To do. Using the listing below, give the number of lines where "object" appears, and nothing else.

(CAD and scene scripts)
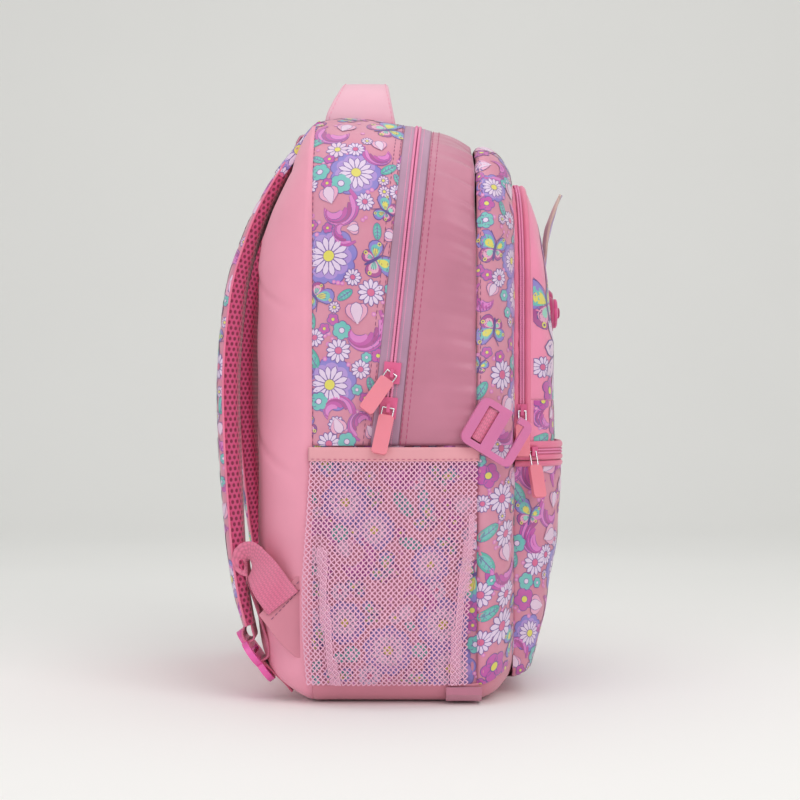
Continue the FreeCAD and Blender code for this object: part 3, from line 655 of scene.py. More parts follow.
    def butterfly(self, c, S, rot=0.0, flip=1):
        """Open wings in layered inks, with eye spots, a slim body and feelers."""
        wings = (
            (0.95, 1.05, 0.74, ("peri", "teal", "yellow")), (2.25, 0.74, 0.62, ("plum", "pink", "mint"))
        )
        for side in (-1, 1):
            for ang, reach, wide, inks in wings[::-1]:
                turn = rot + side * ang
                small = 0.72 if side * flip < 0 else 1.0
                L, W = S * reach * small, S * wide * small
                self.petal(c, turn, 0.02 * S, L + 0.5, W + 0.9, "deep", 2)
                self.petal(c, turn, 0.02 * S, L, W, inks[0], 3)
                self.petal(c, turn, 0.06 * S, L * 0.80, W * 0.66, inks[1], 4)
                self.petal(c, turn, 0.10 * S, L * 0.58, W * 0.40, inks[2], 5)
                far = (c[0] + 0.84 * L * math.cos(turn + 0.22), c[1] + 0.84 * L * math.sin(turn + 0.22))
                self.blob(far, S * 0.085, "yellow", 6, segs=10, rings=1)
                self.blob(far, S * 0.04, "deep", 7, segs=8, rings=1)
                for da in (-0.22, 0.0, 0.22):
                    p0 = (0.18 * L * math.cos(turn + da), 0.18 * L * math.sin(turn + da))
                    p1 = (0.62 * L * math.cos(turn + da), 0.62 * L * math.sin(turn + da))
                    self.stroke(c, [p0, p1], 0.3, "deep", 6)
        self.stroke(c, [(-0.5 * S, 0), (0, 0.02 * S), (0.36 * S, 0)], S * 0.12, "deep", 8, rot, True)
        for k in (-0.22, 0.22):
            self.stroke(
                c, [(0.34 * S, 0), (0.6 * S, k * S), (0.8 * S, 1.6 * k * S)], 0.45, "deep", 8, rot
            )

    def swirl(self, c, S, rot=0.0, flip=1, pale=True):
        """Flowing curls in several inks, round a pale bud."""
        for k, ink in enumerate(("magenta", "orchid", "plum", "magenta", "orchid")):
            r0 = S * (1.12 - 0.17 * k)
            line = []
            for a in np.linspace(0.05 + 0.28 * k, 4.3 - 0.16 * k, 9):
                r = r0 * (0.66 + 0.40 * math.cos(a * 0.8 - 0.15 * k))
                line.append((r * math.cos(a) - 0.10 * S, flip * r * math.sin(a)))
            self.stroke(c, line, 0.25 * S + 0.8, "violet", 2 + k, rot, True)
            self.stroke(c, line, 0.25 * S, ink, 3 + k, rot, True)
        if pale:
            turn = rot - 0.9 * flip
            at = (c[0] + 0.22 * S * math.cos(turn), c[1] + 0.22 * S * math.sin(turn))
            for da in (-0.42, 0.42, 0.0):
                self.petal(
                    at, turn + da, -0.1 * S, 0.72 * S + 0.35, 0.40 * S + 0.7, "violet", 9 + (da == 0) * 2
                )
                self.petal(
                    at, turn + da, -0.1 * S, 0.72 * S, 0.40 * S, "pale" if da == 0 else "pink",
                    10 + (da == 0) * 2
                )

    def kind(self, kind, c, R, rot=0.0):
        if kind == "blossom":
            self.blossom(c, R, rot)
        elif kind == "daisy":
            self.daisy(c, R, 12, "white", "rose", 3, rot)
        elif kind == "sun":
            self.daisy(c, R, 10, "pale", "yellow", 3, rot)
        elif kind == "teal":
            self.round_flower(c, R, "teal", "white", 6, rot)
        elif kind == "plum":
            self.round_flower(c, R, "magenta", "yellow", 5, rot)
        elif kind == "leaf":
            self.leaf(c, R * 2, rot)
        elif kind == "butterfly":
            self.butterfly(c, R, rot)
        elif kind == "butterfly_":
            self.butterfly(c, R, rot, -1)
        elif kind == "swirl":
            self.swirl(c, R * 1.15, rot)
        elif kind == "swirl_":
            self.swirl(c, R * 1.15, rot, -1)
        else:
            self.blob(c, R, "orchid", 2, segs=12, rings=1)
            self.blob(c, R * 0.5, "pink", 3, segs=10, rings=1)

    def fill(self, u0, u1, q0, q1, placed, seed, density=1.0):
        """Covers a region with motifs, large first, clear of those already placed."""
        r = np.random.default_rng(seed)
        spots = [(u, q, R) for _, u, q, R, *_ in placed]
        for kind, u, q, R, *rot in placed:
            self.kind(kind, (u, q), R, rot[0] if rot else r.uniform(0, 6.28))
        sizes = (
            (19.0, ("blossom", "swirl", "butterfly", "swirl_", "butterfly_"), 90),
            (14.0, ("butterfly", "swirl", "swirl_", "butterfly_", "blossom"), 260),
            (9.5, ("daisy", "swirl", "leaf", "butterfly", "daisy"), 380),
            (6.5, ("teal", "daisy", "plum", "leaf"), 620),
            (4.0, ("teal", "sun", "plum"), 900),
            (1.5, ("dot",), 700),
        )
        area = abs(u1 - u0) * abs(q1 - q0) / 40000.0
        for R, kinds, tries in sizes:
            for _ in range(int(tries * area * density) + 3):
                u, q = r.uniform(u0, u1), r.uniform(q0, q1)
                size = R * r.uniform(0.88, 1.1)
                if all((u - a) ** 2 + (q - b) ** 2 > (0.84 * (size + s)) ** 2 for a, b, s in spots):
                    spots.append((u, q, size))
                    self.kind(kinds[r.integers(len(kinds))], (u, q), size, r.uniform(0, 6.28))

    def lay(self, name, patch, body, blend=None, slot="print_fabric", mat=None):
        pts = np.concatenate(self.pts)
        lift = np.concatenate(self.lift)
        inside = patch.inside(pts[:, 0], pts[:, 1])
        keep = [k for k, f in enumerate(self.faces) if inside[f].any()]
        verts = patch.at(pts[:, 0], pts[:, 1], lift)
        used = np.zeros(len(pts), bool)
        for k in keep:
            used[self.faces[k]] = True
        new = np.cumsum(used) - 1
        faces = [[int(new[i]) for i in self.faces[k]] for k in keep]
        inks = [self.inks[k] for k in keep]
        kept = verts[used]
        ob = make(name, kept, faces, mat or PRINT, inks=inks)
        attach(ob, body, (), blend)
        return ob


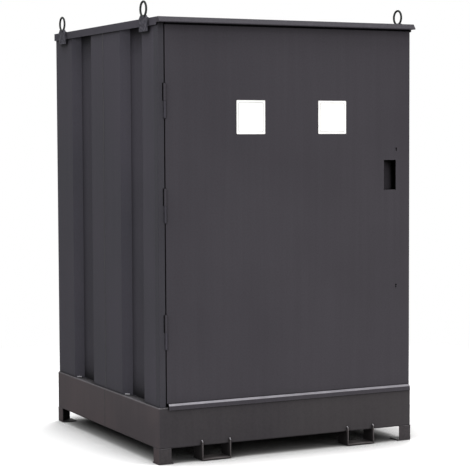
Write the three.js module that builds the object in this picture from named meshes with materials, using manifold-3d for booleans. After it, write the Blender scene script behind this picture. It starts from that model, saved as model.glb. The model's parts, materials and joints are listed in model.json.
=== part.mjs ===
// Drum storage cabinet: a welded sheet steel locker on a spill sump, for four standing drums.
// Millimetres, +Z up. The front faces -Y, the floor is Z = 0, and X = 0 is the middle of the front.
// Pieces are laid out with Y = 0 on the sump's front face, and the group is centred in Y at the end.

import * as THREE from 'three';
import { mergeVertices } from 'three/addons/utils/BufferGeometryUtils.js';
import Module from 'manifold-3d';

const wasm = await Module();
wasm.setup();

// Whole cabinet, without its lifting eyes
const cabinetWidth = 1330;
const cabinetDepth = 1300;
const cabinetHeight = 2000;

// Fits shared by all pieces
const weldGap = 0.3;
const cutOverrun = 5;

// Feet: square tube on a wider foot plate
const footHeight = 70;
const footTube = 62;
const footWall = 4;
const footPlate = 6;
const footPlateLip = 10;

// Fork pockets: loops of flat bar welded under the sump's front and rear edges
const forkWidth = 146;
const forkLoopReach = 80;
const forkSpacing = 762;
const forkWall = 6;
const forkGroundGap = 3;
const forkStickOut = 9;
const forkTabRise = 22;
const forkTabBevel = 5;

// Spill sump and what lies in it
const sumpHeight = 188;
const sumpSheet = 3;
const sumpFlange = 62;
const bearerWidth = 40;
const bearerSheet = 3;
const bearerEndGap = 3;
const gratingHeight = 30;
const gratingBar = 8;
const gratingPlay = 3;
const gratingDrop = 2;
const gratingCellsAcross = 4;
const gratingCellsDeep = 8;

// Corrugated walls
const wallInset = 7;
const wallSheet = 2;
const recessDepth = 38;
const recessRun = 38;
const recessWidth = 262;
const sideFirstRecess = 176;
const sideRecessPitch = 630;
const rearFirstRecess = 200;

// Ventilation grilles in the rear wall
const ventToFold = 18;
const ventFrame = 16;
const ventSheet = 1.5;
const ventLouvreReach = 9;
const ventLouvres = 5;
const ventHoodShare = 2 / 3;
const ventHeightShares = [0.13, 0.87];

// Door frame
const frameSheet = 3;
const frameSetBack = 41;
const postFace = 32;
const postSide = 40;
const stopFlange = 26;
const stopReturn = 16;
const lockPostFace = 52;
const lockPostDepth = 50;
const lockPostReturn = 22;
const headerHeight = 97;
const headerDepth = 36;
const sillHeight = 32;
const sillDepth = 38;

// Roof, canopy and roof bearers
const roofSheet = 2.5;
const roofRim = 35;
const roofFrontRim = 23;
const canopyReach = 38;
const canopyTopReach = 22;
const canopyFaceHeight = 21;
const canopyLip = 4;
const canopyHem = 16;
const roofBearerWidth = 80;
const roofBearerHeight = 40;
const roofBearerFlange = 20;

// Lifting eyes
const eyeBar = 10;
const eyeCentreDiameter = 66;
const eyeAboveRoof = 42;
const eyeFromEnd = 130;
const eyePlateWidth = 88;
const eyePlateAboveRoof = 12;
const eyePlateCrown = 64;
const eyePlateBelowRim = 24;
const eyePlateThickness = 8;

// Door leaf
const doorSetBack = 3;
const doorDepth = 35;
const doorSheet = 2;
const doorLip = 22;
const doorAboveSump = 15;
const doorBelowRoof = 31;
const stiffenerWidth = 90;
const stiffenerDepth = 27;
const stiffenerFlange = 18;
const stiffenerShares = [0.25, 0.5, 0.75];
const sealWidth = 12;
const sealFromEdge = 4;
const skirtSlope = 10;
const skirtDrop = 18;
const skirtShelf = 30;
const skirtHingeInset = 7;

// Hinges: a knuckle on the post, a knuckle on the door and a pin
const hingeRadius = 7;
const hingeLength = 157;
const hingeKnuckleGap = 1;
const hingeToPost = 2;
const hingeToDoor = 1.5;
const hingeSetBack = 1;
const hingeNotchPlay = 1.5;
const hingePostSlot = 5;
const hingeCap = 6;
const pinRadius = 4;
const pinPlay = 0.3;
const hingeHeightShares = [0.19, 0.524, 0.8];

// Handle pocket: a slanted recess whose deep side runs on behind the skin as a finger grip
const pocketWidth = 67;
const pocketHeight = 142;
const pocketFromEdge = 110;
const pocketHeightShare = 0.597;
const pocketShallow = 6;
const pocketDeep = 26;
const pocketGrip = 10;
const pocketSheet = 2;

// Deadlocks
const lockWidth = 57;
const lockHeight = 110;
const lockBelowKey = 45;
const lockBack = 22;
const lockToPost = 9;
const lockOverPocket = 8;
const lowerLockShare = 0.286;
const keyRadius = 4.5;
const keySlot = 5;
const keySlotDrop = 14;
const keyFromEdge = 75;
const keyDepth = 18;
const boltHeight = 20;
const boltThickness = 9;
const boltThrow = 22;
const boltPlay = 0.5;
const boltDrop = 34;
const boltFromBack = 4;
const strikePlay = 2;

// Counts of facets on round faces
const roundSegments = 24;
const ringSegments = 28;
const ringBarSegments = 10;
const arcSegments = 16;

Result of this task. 2